Bancroft burns about 1,100 gallons of heating oil a year, which would cost him about $5,000 at today’s record-high prices. With pellets, he expects to use about 8 tons at $250 a ton this coming winter, giving him a savings of $3,000 a year.
As heating oil approaches $5 a gallon, consumers in the oil-reliant Northeast are looking at pellets, heat pumps, firewood and even geothermal systems to soften the blow of high oil prices – which have almost doubled in the past year and gone up nearly fivefold since 2003.
Bancroft plans to have his new furnace installed this summer. Even at a cost of more than $12,000, he thinks it will pay for itself within five years. Besides saving money, the construction company owner likes the idea of using a homegrown heat source – wood – rather than oil.
“How great is it if we make a move toward this type of heating that can boost the economy instead of sending money to foreign lands for oil?” he said.
About 8 million households in the U.S. use heating oil as their primary heating source, according to the federal Energy Information Administration.
Nowhere is the pain of skyrocketing oil prices more acute than in the Northeast, which accounts for more than three-quarters of the nation’s heating oil sales. And no state relies more on heating oil than Maine, where it’s used in 80 percent of homes.
Oil used to be a cheap heating source, with prices around $1 a gallon as recently as five years ago. But as prices rise to unprecedented levels, homeowners are angry and scared.
There are risks, of course, to giving heating oil the boot. Oil prices could drop or wood pellet prices could grow. Questions remain about whether there are enough certified technicians to install and service other types of furnaces.
Here in western Maine, former ski mogul Les Otten is banking on European wood pellet furnaces with his Maine Energy Systems Inc., which he launched with two other investors. Otten once headed American Skiing Co. and was later a part-owner of the Boston Red Sox.
Otten already has 300 orders even though he hasn’t taken delivery of his first shipment – they’re not due to arrive by container ship until later this month. To fuel those furnaces, he’s arranging for a fleet of trucks to make home deliveries of pellets made at plants in Maine, New Hampshire and Quebec.

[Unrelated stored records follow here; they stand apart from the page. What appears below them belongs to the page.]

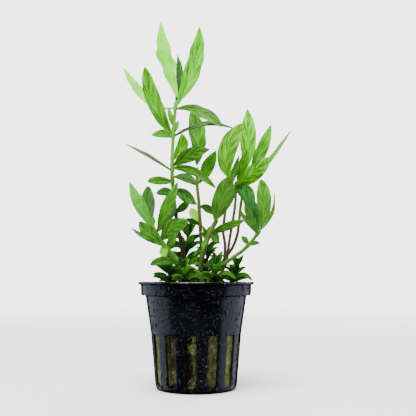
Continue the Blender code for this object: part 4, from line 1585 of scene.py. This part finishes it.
@dataclass
class NetPot:
    """The black net pot, turned from its foot over its rim to its inner floor."""

    height: float = 51.0 * MM
    wall: float = 1.0 * MM
    flange_radius: float = 27.7 * MM
    flange_thickness: float = 1.2 * MM
    band_radius: float = 26.4 * MM
    band_bottom: float = 44.7 * MM
    shoulder_radius: float = 24.2 * MM
    wall_rows: tuple[float, ...] = (31.0 * MM, 36.0 * MM, 41.0 * MM)
    slot_top: float = 26.8 * MM
    slot_bottom: float = 2.4 * MM
    slot_top_radius: float = 21.6 * MM
    foot_radius: float = 19.4 * MM
    foot_rounding: float = 1.8 * MM
    floor: float = 1.2 * MM
    slots: int = 13
    columns_per_slot: int = 12
    slot_columns: int = 6
    first_slot: float = -95.6
    slot_corner: float = 0.7 * MM
    edge: float = 0.16 * MM
    drains: int = 6
    drain_width: float = 2.6 * MM
    drain_inner: float = 7.5 * MM
    drain_outer: float = 14.5 * MM
    drain_corner: float = 0.5 * MM
    seam_bearing: float = -133.0
    seam_width: float = 0.3 * MM
    seam_sunk: float = 0.05 * MM

    def wall_radius(self, height: float) -> float:
        """Return the outer radius of the tapered wall at a height."""
        if height > self.slot_top:
            share = (height - self.slot_top) / (self.band_bottom - self.slot_top)
            return self.slot_top_radius + share * (self.shoulder_radius - self.slot_top_radius)
        share = height / self.slot_top
        return self.foot_radius + share * (self.slot_top_radius - self.foot_radius)

    def rings(self) -> list[tuple[float, float]]:
        """Return the radius and height of each ring, from the foot over the rim and inside."""
        rings = []
        for step in range(5):
            angle = 0.5 * math.pi * step / 4
            rings.append((self.foot_radius - self.foot_rounding * (1.0 - math.sin(angle)),
                          self.foot_rounding * (1.0 - math.cos(angle))))
        slot_heights = [self.slot_bottom + (self.slot_top - self.slot_bottom) * step / 8
                        for step in range(9)]
        upper = [*self.wall_rows, self.band_bottom - 0.4 * MM]
        rings += [(self.wall_radius(height), height) for height in slot_heights + upper]
        under_flange = self.height - self.flange_thickness
        inside = self.band_radius - self.wall
        rings += [
            (self.shoulder_radius + 0.1 * MM, self.band_bottom - 0.15 * MM),
            (self.band_radius - 0.5 * MM, self.band_bottom),
            (self.band_radius - 0.15 * MM, self.band_bottom + 0.2 * MM),
            (self.band_radius, 0.5 * (self.band_bottom + under_flange)),
            (self.band_radius, under_flange - 0.4 * MM),
            (self.band_radius + 0.3 * MM, under_flange - 0.05 * MM),
            (self.flange_radius - 0.25 * MM, under_flange),
            (self.flange_radius, under_flange + 0.3 * MM),
            (self.flange_radius, self.height - 0.3 * MM),
            (self.flange_radius - 0.3 * MM, self.height),
            (inside + 0.3 * MM, self.height),
            (inside, self.height - 0.3 * MM),
            (inside, self.band_bottom + 0.9 * MM),
            (inside - 0.3 * MM, self.band_bottom + 0.3 * MM),
        ]
        inner = [self.band_bottom - 1.1 * MM, *self.wall_rows[::-1], *slot_heights[::-1]]
        rings += [(self.wall_radius(height) - self.wall, height) for height in inner]
        low = self.wall_radius(self.floor) - self.wall
        rings += [(low - 0.2 * MM, self.floor + 0.6 * MM), (low - 0.6 * MM, self.floor + 0.2 * MM),
                  (low - 1.2 * MM, self.floor)]
        return rings

    def turn(self) -> bpy.types.Object:
        """Turn the body, with a column of faces for each point of its rings."""
        return turn_rings("net_pot_moulding", self.rings(),
                          self.slots * self.columns_per_slot, self.first_slot)

    def slot_share(self, place: Vector) -> float:
        """Return a place's bearing from the nearest slot's middle, in columns."""
        bearing = math.degrees(math.atan2(place.y, place.x)) - self.first_slot
        pitch = 360.0 / self.slots
        offset = (bearing + 0.5 * pitch) % pitch - 0.5 * pitch
        return offset / pitch * self.columns_per_slot

    def cut_slots(self, pot: bpy.types.Object) -> None:
        """Open the wall slots by bridging the outer faces of each to its inner faces."""
        half = 0.5 * self.slot_columns
        pitch = 2.0 * math.pi / self.slots
        with edit_mode():
            bpy.ops.mesh.select_mode(type="FACE")
            for slot in range(self.slots):
                bearing = math.radians(self.first_slot) + slot * pitch
                ahead = Vector((math.cos(bearing), math.sin(bearing)))
                pick_faces(pot, lambda centre: (
                    self.slot_bottom < centre.z < self.slot_top
                    and abs(self.slot_share(centre)) < half
                    and centre.to_2d().normalized().dot(ahead) > math.cos(0.5 * pitch)))
                bpy.ops.mesh.bridge_edge_loops()
            bpy.ops.mesh.select_mode(type="EDGE")
            bm = bmesh.from_edit_mesh(pot.data)
            for edge in bm.edges:
                edge.select_set(self._slot_corner(edge.verts[0].co, edge.verts[1].co))
            bmesh.update_edit_mesh(pot.data)
            bpy.ops.mesh.bevel(offset=self.slot_corner, segments=3)
            bpy.ops.mesh.select_mode(type="VERT")

    def _slot_corner(self, start: Vector, end: Vector) -> bool:
        """Return whether an edge runs through the wall at the corner of a slot."""
        near = 0.2 * MM
        through = abs(start.to_2d().length - end.to_2d().length) > 0.6 * self.wall
        level = abs(start.z - end.z) < near
        at_end = min(abs(start.z - self.slot_bottom), abs(start.z - self.slot_top)) < near
        at_side = abs(abs(self.slot_share(start)) - 0.5 * self.slot_columns) < 0.2
        return through and level and at_end and at_side

    def cut_drains(self, pot: bpy.types.Object) -> None:
        """Cut the drain slots out of the floor."""
        cutters = []
        length = self.drain_outer - self.drain_inner
        middle = 0.5 * (self.drain_outer + self.drain_inner)
        for index in range(self.drains):
            bearing = 2.0 * math.pi * (index + 0.5) / self.drains
            bpy.ops.object.select_all(action="DESELECT")
            bpy.ops.mesh.primitive_cube_add(
                size=1.0, location=(middle * math.cos(bearing), middle * math.sin(bearing), 0.0),
                rotation=(0.0, 0.0, bearing))
            cutter = bpy.context.object
            cutter.scale = (length, self.drain_width, 6.0 * MM)
            apply_place(cutter)
            with edit_mode():
                bpy.ops.mesh.select_all(action="SELECT")
                bpy.ops.mesh.bevel(offset=self.drain_corner, segments=2)
            cutters.append(cutter)
        cutter = join_pieces(cutters, "drain_cutter")
        cut = pot.modifiers.new("drains", "BOOLEAN")
        cut.operation = "DIFFERENCE"
        cut.object = cutter
        apply_modifiers(pot)
        bpy.data.objects.remove(cutter)

    def add_seams(self) -> list[bpy.types.Object]:
        """Return the two fine mould seams on the rim band."""
        seams = []
        top = self.height - self.flange_thickness - 0.2 * MM
        radius = self.band_radius - self.seam_sunk
        for turn in (0.0, 180.0):
            bearing = math.radians(self.seam_bearing + turn)
            bpy.ops.object.select_all(action="DESELECT")
            bpy.ops.mesh.primitive_cylinder_add(
                vertices=10, radius=0.5 * self.seam_width, depth=top - self.band_bottom,
                location=(radius * math.cos(bearing), radius * math.sin(bearing),
                          0.5 * (top + self.band_bottom)))
            seam = bpy.context.object
            apply_place(seam)
            with edit_mode():
                bpy.ops.mesh.select_all(action="SELECT")
                bpy.ops.mesh.bevel(offset=self.seam_sunk, segments=1)
            seams.append(seam)
        return seams

    def build(self, paint: Paint) -> bpy.types.Object:
        """Build and dress the pot.

        Args:
            paint: The materials.

        Returns:
            The finished piece.
        """
        pot = self.turn()
        self.cut_slots(pot)
        soften = pot.modifiers.new("edges", "BEVEL")
        soften.limit_method = "ANGLE"
        soften.angle_limit = math.radians(50.0)
        soften.width = self.edge
        soften.segments = 2
        apply_modifiers(pot)
        self.cut_drains(pot)
        pot = join_pieces([pot, *self.add_seams()], "net_pot_moulding")
        bpy.ops.object.shade_smooth_by_angle(angle=math.radians(35.0))
        dress(pot, paint.of(WetPlasticFinish()))
        return pot


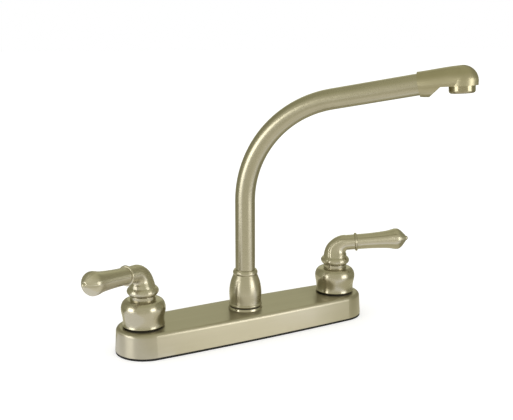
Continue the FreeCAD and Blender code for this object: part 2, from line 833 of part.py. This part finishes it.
def lever():
    """Cast lever: spigot in the bell, groove, beaded collar, elbow and turned grip in one piece."""
    foot = neck_top - boss_length
    collar = [(r, collar_foot + z) for r, z in collar_outline]
    core = spun(line((0, foot), (boss_radius, foot)),
                line((boss_radius, foot), (boss_radius, neck_top)),
                line((boss_radius, neck_top), (groove_radius, neck_top)),
                line((groove_radius, neck_top), (groove_radius, collar_foot)),
                line((groove_radius, collar_foot), collar[0]),
                curve(*collar),
                line(collar[-1], (0, collar_top)),
                line((0, collar_top), (0, foot)))
    handle = grip()
    handle.rotate(V(0, 0, 0), Y_AXIS, elbow_turn)
    handle.translate(grip_start())
    whole = core.fuse(elbow()).fuse(handle)
    whole = whole.cut(prism(12, stem_end_radius, foot - 1, stem_top))
    hole = Part.makeCylinder(set_screw_radius, 2 * collar_radius, V(0, 0, screw_level()), X_AXIS * -1)
    return whole.cut(hole).removeSplitter()


def screw_level():
    return collar_foot + set_screw_level


def set_screw():
    """Grub screw through the back of the collar on to the stem, with a hexagon socket."""
    start = stem_end_radius * math.cos(math.pi / 12)
    end = collar_radius - set_screw_sink
    level = screw_level()
    screw = Part.makeCylinder(set_screw_radius, end - start, V(-start, 0, level), X_AXIS * -1)
    key = prism(6, set_screw_key_radius, 0, set_screw_key_depth + 1)
    key.rotate(V(0, 0, 0), Y_AXIS, -90)
    key.translate(V(-end + set_screw_key_depth, 0, level))
    return screw.cut(key)


def build():
    nodes = {"deck_plate": deck_plate(), "base_gasket": base_gasket(), "spout_block": spout_block(),
             "spout_post": spout_post(), "spout_seals": spout_seals(), "retaining_clip": retaining_clip(),
             "base_ring": base_ring(), "glide_washer": glide_washer()}
    spout = {"spout_hub": spout_hub(), "spout_tube": spout_tube(), "spout_head": spout_head(),
             "aerator_housing": on_outlet(aerator_housing()), "aerator_washer": on_outlet(aerator_washer()),
             "aerator_mixer": on_outlet(aerator_mixer()), "aerator_screen": on_outlet(aerator_screen())}
    for name, shape in spout.items():
        nodes[name] = moved(shape, spout_azimuth, V(0, 0, 0))
    fixed = {"valve_body": valve_body(), "cross_tube": cross_tube(), "seat_seal": seat_seal(),
             "fixed_disc": fixed_disc(), "cartridge": cartridge_housing(),
             "cartridge_seal": cartridge_seal(), "bonnet_nut": bonnet_nut(), "plate_nut": plate_nut()}
    turning = {"moving_disc": moving_disc(), "stem": stem(), "stem_seal": stem_seal(), "bell": bell(),
               "lever": lever(), "set_screw": set_screw()}
    sides = (("hot", V(-half_centres, 0, 0), 0, hot_lever_azimuth),
             ("cold", V(half_centres, 0, 0), 180, cold_lever_azimuth))
    for side, place, inward, azimuth in sides:
        for name, shape in fixed.items():
            nodes[side + "_" + name] = moved(shape, inward, place)
        for name, shape in turning.items():
            nodes[side + "_" + name] = moved(shape, azimuth, place)
    return nodes


os.makedirs("parts", exist_ok=True)
for node, shape in build().items():
    shape.exportStep("parts/" + node + ".step")
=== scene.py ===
import math

import bpy
import numpy as np
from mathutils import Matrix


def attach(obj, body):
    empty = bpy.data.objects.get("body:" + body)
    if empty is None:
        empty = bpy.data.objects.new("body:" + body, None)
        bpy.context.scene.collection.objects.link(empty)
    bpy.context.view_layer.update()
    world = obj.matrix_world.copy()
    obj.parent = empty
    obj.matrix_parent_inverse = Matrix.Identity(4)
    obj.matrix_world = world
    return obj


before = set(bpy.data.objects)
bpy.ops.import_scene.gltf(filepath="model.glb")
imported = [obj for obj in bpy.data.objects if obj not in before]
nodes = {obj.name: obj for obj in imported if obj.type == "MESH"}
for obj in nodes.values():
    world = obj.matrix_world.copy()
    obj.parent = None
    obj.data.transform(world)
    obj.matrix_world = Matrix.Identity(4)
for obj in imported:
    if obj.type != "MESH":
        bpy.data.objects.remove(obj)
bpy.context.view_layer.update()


# Deck plate. A die-cast zinc cover, ground along its length and then plated in satin nickel with a
# warm, champagne tint. It lies on its gasket, held down by the plate nuts on the valve bodies.

def linear(code):
    """Linear colour of an sRGB hex value."""
    parts = [int(code[i:i + 2], 16) / 255 for i in (1, 3, 5)]
    parts = [p / 12.92 if p <= 0.04045 else ((p + 0.055) / 1.055) ** 2.4 for p in parts]
    return tuple(parts) + (1.0,)


def add(tree, kind, inputs, **settings):
    """Add a node: settings are its own options, inputs are values or (node, output) links."""
    node = tree.nodes.new(kind)
    for name, value in settings.items():
        setattr(node, name, value)
    for key, value in inputs.items():
        if isinstance(value, tuple) and isinstance(value[0], bpy.types.Node):
            tree.links.new(value[0].outputs[value[1]], node.inputs[key])
        else:
            node.inputs[key].default_value = value
    return node


def shader(name):
    """Empty node material, its tree and its output."""
    material = bpy.data.materials.new(name)
    material.use_nodes = True
    tree = material.node_tree
    tree.nodes.clear()
    return material, tree, tree.nodes.new("ShaderNodeOutputMaterial")


def satin_nickel(name, grain, across, spread, roughness, tint=("#AFA993", "#BAB4A0")):
    """Brushed nickel plating: grain is how many brush marks to the metre along X, Y and Z.

    across gives the direction square to the marks, in which they stretch a highlight, and spread
    says how far. The marks of a 320-grit belt are about 0.05 mm apart, too fine to show, so they
    are drawn about 1 mm apart, and their depth stays at a few hundredths of a millimetre. The
    tone drifts between the two tints, over some 15 mm across the marks and more along them.
    """
    material, tree, output = shader(name)
    place = add(tree, "ShaderNodeTexCoord", {})
    mapping = add(tree, "ShaderNodeMapping", {"Vector": (place, "Object"), "Scale": grain})
    marks = add(tree, "ShaderNodeTexNoise",
                {"Vector": (mapping, 0), "Scale": 1.0, "Detail": 3.0, "Roughness": 0.6})
    tone = add(tree, "ShaderNodeTexNoise",
               {"Vector": (mapping, 0), "Scale": 0.06, "Detail": 5.0, "Roughness": 0.7})
    colour = add(tree, "ShaderNodeMix",
                 {0: (tone, 0), 6: linear(tint[0]), 7: linear(tint[1])}, data_type="RGBA")
    gloss = add(tree, "ShaderNodeMapRange",
                {0: (marks, 0), 1: 0.3, 2: 0.7, 3: roughness[0], 4: roughness[1]})
    bump = add(tree, "ShaderNodeBump",
               {"Height": (marks, 0), "Strength": 0.05, "Distance": 0.00003})
    stretch = add(tree, "ShaderNodeVectorTransform", {0: across(tree, place)},
                  vector_type="VECTOR", convert_from="OBJECT", convert_to="WORLD")
    metal = add(tree, "ShaderNodeBsdfPrincipled",
                {"Base Color": (colour, 2), "Metallic": 1.0, "Roughness": (gloss, 0),
                 "Normal": (bump, 0), "Anisotropic": spread, "Tangent": (stretch, 0)})
    tree.links.new(metal.outputs[0], output.inputs[0])
    return material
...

Otten, who has a pellet furnace in his home in Greenwood, said it works much like existing forced-water heat systems, except the burner is fueled with wood pellets rather than oil or natural gas.
And instead of heating oil deliveries, trucks will deliver pellets, which are pumped into a bin in his basement that can hold 4 tons. They are then carried automatically from the bin to the furnace, where they are burned to heat water that is used to heat the house.
Otten’s goal is to convert 10 percent of Maine homeowners – more than 40,000 homes – who now heat with oil in the next five to seven years and expand throughout New England and into New York.
“With 80 percent of Maine homes relying on oil for heat, people are spending billions a year on heating oil,” Otten said on a recent day as he showed off his furnace. “That’s why you have to use the word ‘crisis’ when you think about this stuff.”
For a smaller investment, pellet stoves – which are cleaner and more efficient than traditional wood stoves – are flying out the door at the Finest Hearth & Home shop in Yarmouth. There, sales are five times higher this year than last year, said assistant manager Mike Jaques.
It can cost $4,000 or more to buy and install a pellet stove, but homeowners can make their money back in two or three years if oil prices stay where they are now, Jaques said. And they’re willing to carry bags of pellets from their basement or garage and load the stoves by hand.